Lines from the one containing "for item in" through the last line of the data are to be repeated word for word, both ends included.

···

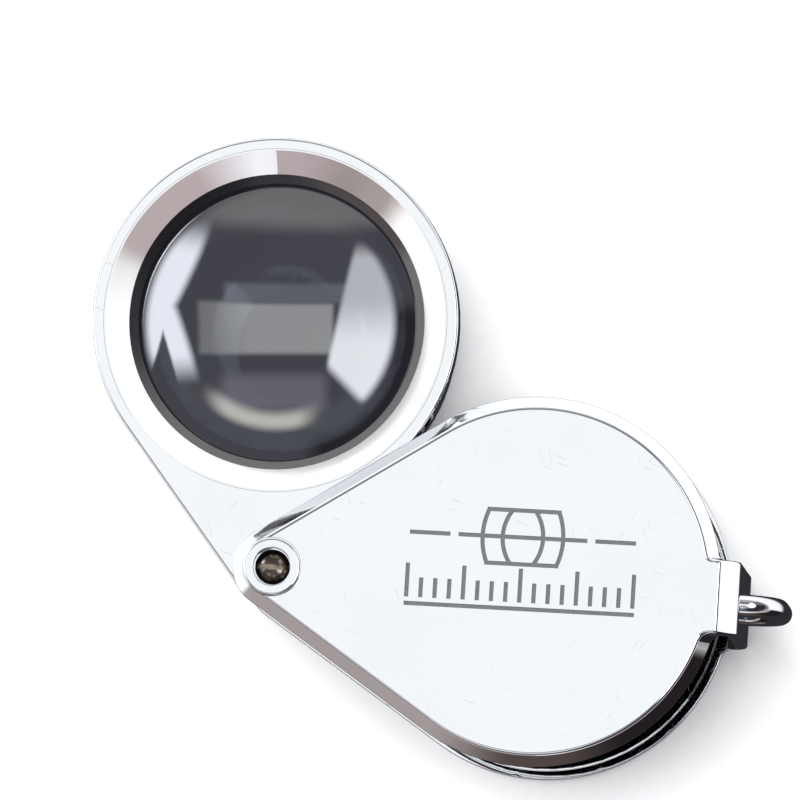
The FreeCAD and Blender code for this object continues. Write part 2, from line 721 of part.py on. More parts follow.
def make_lens(label, upper, lower):
    """A turned glass element; each face is (height on the axis, radius, bulge +1 up or -1 down)."""
    body = new_body(label)
    sketch = new_sketch(body, "XZ_Plane")
    rim = value_of("glass_radius")

    def edge_height(face):
        height, radius, bulge = face
        curve = value_of(radius)
        return value_of(height) - bulge * (curve - math.sqrt(curve ** 2 - rim ** 2))

    def add_face(face):
        height, radius, bulge = face
        curve, top = value_of(radius), value_of(height)
        centre = point(0, top - bulge * curve)
        spread = math.asin(rim / curve)
        start = math.pi / 2 - spread if bulge > 0 else -math.pi / 2
        circle = Part.Circle(centre, FreeCAD.Vector(0, 0, 1), curve)
        arc = sketch.addGeometry(Part.ArcOfCircle(circle, start, start + spread), False)
        rim_end, axis_end = (1, 2) if bulge > 0 else (2, 1)
        constrain(sketch, "Radius", arc, size=radius)
        constrain(sketch, "PointOnObject", arc, 3, -2)
        constrain(sketch, "PointOnObject", arc, axis_end, -2)
        constrain(sketch, "DistanceY", -1, 1, arc, axis_end, size=height)
        constrain(sketch, "DistanceX", -1, 1, arc, rim_end, size="glass_radius")
        return arc, rim_end, axis_end

    top_arc, top_rim, top_axis = add_face(upper)
    low_arc, low_rim, low_axis = add_face(lower)
    wall = sketch.addGeometry(
        Part.LineSegment(point(rim, edge_height(upper)), point(rim, edge_height(lower))), False)
    axis = sketch.addGeometry(
        Part.LineSegment(point(0, value_of(lower[0])), point(0, value_of(upper[0]))), False)
    constrain(sketch, "Coincident", top_arc, top_rim, wall, 1)
    constrain(sketch, "Coincident", wall, 2, low_arc, low_rim)
    constrain(sketch, "Coincident", low_arc, low_axis, axis, 1)
    constrain(sketch, "Coincident", axis, 2, top_arc, top_axis)
    turn_about_z(body, sketch)
    place_on_lens_unit(body)
    return body


def make_triplet():
    """Strong middle element with a hollow-backed element cemented on each side."""
    outer = f"{FRAME_FACE} - vertex_depth"
    inner = "centre_edge / 2 + inner_curve - sqrt(inner_curve ^ 2 - glass_radius ^ 2)"
    return [
        make_lens("front_lens", (outer, "outer_curve", 1), (f"{inner} + cement", "inner_curve", 1)),
        make_lens("centre_lens", (inner, "inner_curve", 1), (f"- ( {inner} )", "inner_curve", -1)),
        make_lens("rear_lens", (f"- ( {inner} ) - cement", "inner_curve", -1),
                  (f"- ( {outer} )", "outer_curve", -1)),
    ]


# ---------------------------------------------------------------- build, check and write

pieces = [
    make_cover_shell(),
    make_bail(),
    make_pivot_post(),
    make_pivot_cup(),
    make_pivot_screw(),
    make_spring_washer(),
    make_thrust_washer(),
    make_lens_frame(),
    make_pivot_bush(),
    make_front_bezel(),
    make_rear_bezel(),
    make_lens_cell(),
    make_retaining_ring(),
]
pieces += make_triplet()
doc.recompute()

for item in doc.Objects:
    if "Invalid" in item.State or "Error" in item.State:
        raise RuntimeError(f"{item.Name} failed: {item.State}")
for piece in pieces:
    if piece.Shape.isNull() or not piece.Shape.isValid():
        raise RuntimeError(f"{piece.Label} has no valid shape")
    if len(piece.Shape.Solids) != 1:
        raise RuntimeError(f"{piece.Label} is {len(piece.Shape.Solids)} solids")

os.makedirs(STEP_FOLDER, exist_ok=True)
for piece in pieces:
    piece.Shape.exportStep(os.path.join(STEP_FOLDER, f"{piece.Label}.step"))
    print(f"{piece.Label}: {piece.Shape.Volume:.1f} mm3")
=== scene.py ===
import json
import math

import bmesh
import bpy
from mathutils import Matrix, Vector
from mathutils.geometry import delaunay_2d_cdt


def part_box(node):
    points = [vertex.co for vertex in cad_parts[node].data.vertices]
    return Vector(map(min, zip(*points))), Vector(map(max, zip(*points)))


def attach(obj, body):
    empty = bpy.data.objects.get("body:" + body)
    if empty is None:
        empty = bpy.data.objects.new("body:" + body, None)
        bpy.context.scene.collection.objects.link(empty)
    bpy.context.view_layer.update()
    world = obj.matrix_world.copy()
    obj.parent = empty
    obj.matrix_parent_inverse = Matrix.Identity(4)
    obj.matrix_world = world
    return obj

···

WRITTEN ANSWER
for item in doc.Objects:
    if "Invalid" in item.State or "Error" in item.State:
        raise RuntimeError(f"{item.Name} failed: {item.State}")
for piece in pieces:
    if piece.Shape.isNull() or not piece.Shape.isValid():
        raise RuntimeError(f"{piece.Label} has no valid shape")
    if len(piece.Shape.Solids) != 1:
        raise RuntimeError(f"{piece.Label} is {len(piece.Shape.Solids)} solids")

os.makedirs(STEP_FOLDER, exist_ok=True)
for piece in pieces:
    piece.Shape.exportStep(os.path.join(STEP_FOLDER, f"{piece.Label}.step"))
    print(f"{piece.Label}: {piece.Shape.Volume:.1f} mm3")
=== scene.py ===
import json
import math

import bmesh
import bpy
from mathutils import Matrix, Vector
from mathutils.geometry import delaunay_2d_cdt


def part_box(node):
    points = [vertex.co for vertex in cad_parts[node].data.vertices]
    return Vector(map(min, zip(*points))), Vector(map(max, zip(*points)))


def attach(obj, body):
    empty = bpy.data.objects.get("body:" + body)
    if empty is None:
        empty = bpy.data.objects.new("body:" + body, None)
        bpy.context.scene.collection.objects.link(empty)
    bpy.context.view_layer.update()
    world = obj.matrix_world.copy()
    obj.parent = empty
    obj.matrix_parent_inverse = Matrix.Identity(4)
    obj.matrix_world = world
    return obj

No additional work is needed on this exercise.